Using Custom Patterns

Reference your custom patterns file in the configuration:

patterns:
  user_path: ./custom-patterns.yaml

columns:
  - column: public.employees.employee_id
    pattern: EMPLOYEE_ID

Or via command line:

pgedge-anonymizer run --config config.yaml --patterns custom-patterns.yaml

Warning

Custom pattern names must not conflict with built-in patterns unless you set disable_defaults: true in your configuration.

Pattern Selection Guide

Choose patterns based on your data type:

Generic Patterns

Data Type Recommended Pattern
Full names PERSON_NAME or WORLDWIDE_NAME
First names only PERSON_FIRST_NAME or WORLDWIDE_FIRST_NAME
Last names only PERSON_LAST_NAME or WORLDWIDE_LAST_NAME
Email addresses EMAIL
Phone numbers (various) WORLDWIDE_PHONE
Street addresses ADDRESS
City names CITY or WORLDWIDE_CITY
Mixed postal codes WORLDWIDE_POSTCODE
Credit card numbers CREDIT_CARD
Card expiry dates CREDIT_CARD_EXPIRY
CVV codes CREDIT_CARD_CVV
Passport numbers PASSPORT
Birth dates (any age) DOB
Birth dates (13+) DOB_OVER_13
Birth dates (16+) DOB_OVER_16
Birth dates (18+) DOB_OVER_18
Birth dates (21+) DOB_OVER_21
Notes/comments LOREMIPSUM
IPv4 addresses IPV4_ADDRESS
IPv6 addresses IPV6_ADDRESS
Hostnames/FQDNs HOSTNAME

Country-Specific Patterns

For data that should match a specific country's format, use the country-specific patterns.
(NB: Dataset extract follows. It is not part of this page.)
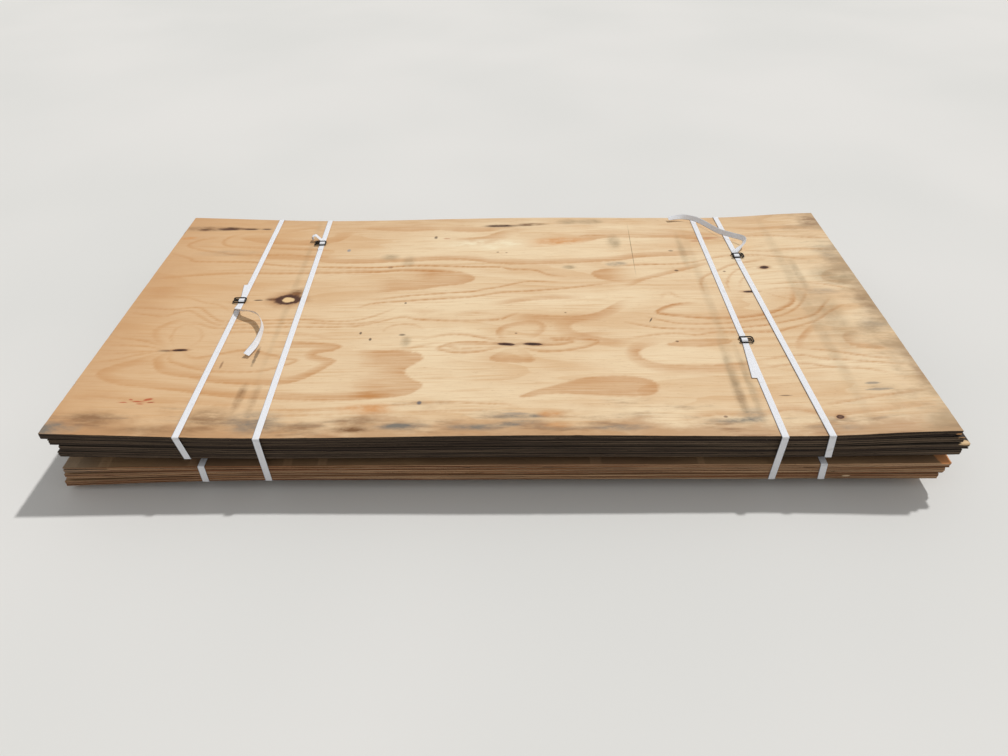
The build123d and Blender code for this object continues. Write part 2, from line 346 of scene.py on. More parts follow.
@dataclass(frozen=True)
class Latewood:
    """Where a growth ring ends on the peeled face, as a line of points in mm.

    The wood darkens over the soft distance toward the line, on its left, and ends sharply.
    """

    share: float
    soft: float
    points: tuple[tuple[float, float], ...]

    def path(self) -> np.ndarray:
        """Draw the smooth line through the points.

        Returns:
            Places in mm, about a step apart.
        """
        spots = np.array(self.points, float)
        closed = bool(np.allclose(spots[0], spots[-1]))
        before = spots[-2] if closed else 2 * spots[0] - spots[1]
        after = spots[1] if closed else 2 * spots[-1] - spots[-2]
        cuts = [max(3, int(np.linalg.norm(c - b) / DRAWING.step)) for b, c in zip(spots, spots[1:])]
        return flowing(np.vstack([before, spots, after]), cuts)

    def shade(self, places: np.ndarray) -> tuple[np.ndarray, np.ndarray]:
        """Find which places the line darkens and how much.

        Args:
            places: Places on the face in mm.

        Returns:
            The numbers of the places near the line, and their darkness from 0 to 1.
        """
        path = self.path()
        reach = self.soft + DRAWING.crisp
        inside = np.all((places > path.min(0) - reach) & (places < path.max(0) + reach), axis=1)
        near = np.flatnonzero(inside)
        way = np.gradient(path, axis=0)
        way /= np.linalg.norm(way, axis=1)[:, None] + 1e-9
        closed = bool(np.allclose(path[0], path[-1]))
        rank = np.arange(len(path))
        full = 1.0 if closed else np.clip(np.minimum(rank, rank[::-1]) / DRAWING.taper_points, 0, 1)
        taper = DRAWING.least_taper + (1 - DRAWING.least_taper) * full * np.ones(len(path))
        thin = self.soft < DRAWING.broad
        amount = np.zeros(len(near))
        for start in range(0, len(near), DRAWING.batch):
            part = near[start : start + DRAWING.batch]
            apart = places[part][:, None, :] - path
            nearest = (apart**2).sum(2).argmin(1)
            gap = apart[np.arange(len(part)), nearest]
            along = way[nearest]
            distance = np.linalg.norm(gap, axis=1)
            left = along[:, 0] * gap[:, 1] - along[:, 1] * gap[:, 0] > 0
            beyond = np.abs((along * gap).sum(1))
            inner = np.clip(1 - distance / self.soft, 0, 1) ** (1.0 if thin else DRAWING.broad_fall)
            fall = np.where(left, inner, np.clip(1 - distance / DRAWING.crisp, 0, 1))
            end = np.clip(1 - beyond / max(self.soft, DRAWING.least_end), 0, 1)
            amount[start : start + DRAWING.batch] = fall * end * taper[nearest]
        gain = DRAWING.thin_gain if thin else DRAWING.broad_gain
        return near, amount * min(1.0, self.share * gain)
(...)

The country code prefix indicates the country:

Country Code Phone Postcode Address Names ID
Australia AU AU_PHONE AU_POSTCODE AU_ADDRESS AU_NAME AU_TFN
Canada CA CA_PHONE CA_POSTCODE CA_ADDRESS CA_NAME CA_SIN
Finland FI FI_PHONE FI_POSTCODE FI_ADDRESS FI_NAME FI_HETU
France FR FR_PHONE FR_POSTCODE FR_ADDRESS FR_NAME FR_NIR
Germany DE DE_PHONE DE_POSTCODE DE_ADDRESS DE_NAME DE_STEUERID
India IN IN_PHONE IN_POSTCODE IN_ADDRESS IN_NAME IN_AADHAAR, IN_PAN
Ireland IE IE_PHONE IE_POSTCODE IE_ADDRESS IE_NAME IE_PPS
Italy IT IT_PHONE IT_POSTCODE IT_ADDRESS IT_NAME IT_CF
Japan JP JP_PHONE JP_POSTCODE JP_ADDRESS JP_NAME JP_MYNUMBER
Mexico MX MX_PHONE MX_POSTCODE MX_ADDRESS MX_NAME MX_CURP
New Zealand NZ NZ_PHONE NZ_POSTCODE NZ_ADDRESS NZ_NAME NZ_IRD
Norway NO NO_PHONE NO_POSTCODE NO_ADDRESS NO_NAME NO_FNR
Pakistan PK PK_PHONE PK_POSTCODE PK_ADDRESS PK_NAME PK_CNIC
Singapore SG SG_PHONE SG_POSTCODE SG_ADDRESS SG_NAME SG_NRIC
South Korea KR KR_PHONE KR_POSTCODE KR_ADDRESS KR_NAME KR_RRN
Spain ES ES_PHONE ES_POSTCODE ES_ADDRESS ES_NAME ES_NIF
Sweden SE SE_PHONE SE_POSTCODE SE_ADDRESS SE_NAME SE_PNR
UK UK UK_PHONE UK_POSTCODE UK_ADDRESS UK_NAME UK_NI, UK_NHS
US US US_PHONE US_ZIP US_ADDRESS US_NAME US_SSN

Example: Anonymizing a UK customer database:

columns:
  - column: customers.full_name
    pattern: UK_NAME
  - column: customers.phone
    pattern: UK_PHONE
  - column: customers.address
    pattern: UK_ADDRESS
  - column: customers.postcode
    pattern: UK_POSTCODE
  - column: customers.ni_number
    pattern: UK_NI

Consistency

Within a single anonymization run, the same input value always produces the same output value. This ensures:

  • Referential integrity is maintained
  • Related records stay linked
  • Reports and analytics remain meaningful

For example, if "[email protected]" is anonymized to "[email protected]", every occurrence of that email in the database will be replaced with the same anonymized value.